In order to prepare the way for a state of feeling which may lead to the unity of Ireland it is necessary that we should immediately change our policy in regard to various minor matters.
(a) Payment of [Catholic] teachers in the Six Counties should immediately be stopped. From the point of view of finance, educational efficiency, and public morality it is indefensible. In the case of the primary schools, we should take the step of approaching Lord Londonderry4 through a suitable intermediary and arranging that the teachers who remained with us shall not be penalised.
(b) We should stop all relations with [nationalist] local bodies in the Six Counties and should try to arrange that those which have been suppressed should be restored on condition of recognising the Northern Government.
(c) Catholic members of the Northern Parliament who have no personal objection to the oath of allegiance should be urged to take their seats.
(d) Ample precautions should be taken to prevent border incidents from our side. And any offenders caught by us should be definitely handed over to the Northern authorities, a condition precedent being of course that flogging should be dropped.

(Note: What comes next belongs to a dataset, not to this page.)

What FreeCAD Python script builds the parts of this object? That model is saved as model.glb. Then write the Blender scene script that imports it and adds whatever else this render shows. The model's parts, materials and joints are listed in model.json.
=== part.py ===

(e) As it is quite evident that the Catholics of the Six Counties cannot by use of arms protect themselves we should on receiving satisfactory assurances from the British, urge them to disarm.
(f) Prisoners in the North should be requested to give bail and to recognise the courts.
(g) The 'Outrage' propaganda should be dropped in the Twenty Six Counties. It can have no effect but to make certain of our people see red which will never do us any good. If it could be got into the English papers it would be useful; but it certainly should not be forced into the Irish papers. Much of it, particularly in regard to prisons is, like all prison propaganda, false.
(h) All kinds of minor nagging should cease.
There has been within the last few weeks a revival of pro-unity feeling amongst the reasonable sections of Northern Protestants. We shall aid that revival and at the same time prevent our change of policy being thought weak if we announce without further delay that our policy for the North as for the South is to give the Treaty a chance. Heretofore our Northern policy has been really, though not ostensibly, dictated by the Irregulars. In scrapping their North-Eastern policy we shall be taking the wise course of attacking them all along the line.
When we adopt a new policy towards the North we shall be accused of letting down the Northern Catholics and shall be asked if the Pogromists are to be allowed to have their own way unhindered. The answer is obvious. The belligerent policy has been shown to be useless for protecting the Catholics or stopping the pogroms. There is of course the risk that the peaceful policy will not succeed. But it has a chance whether the other has no chance. The unity of Ireland is of sufficient importance for us to take a chance in the hope of gaining it. The first move lies with us. There is no urgent desire for unity in the North-East and it would be stupid obstinacy for us to wait till the Belfast attitude improved.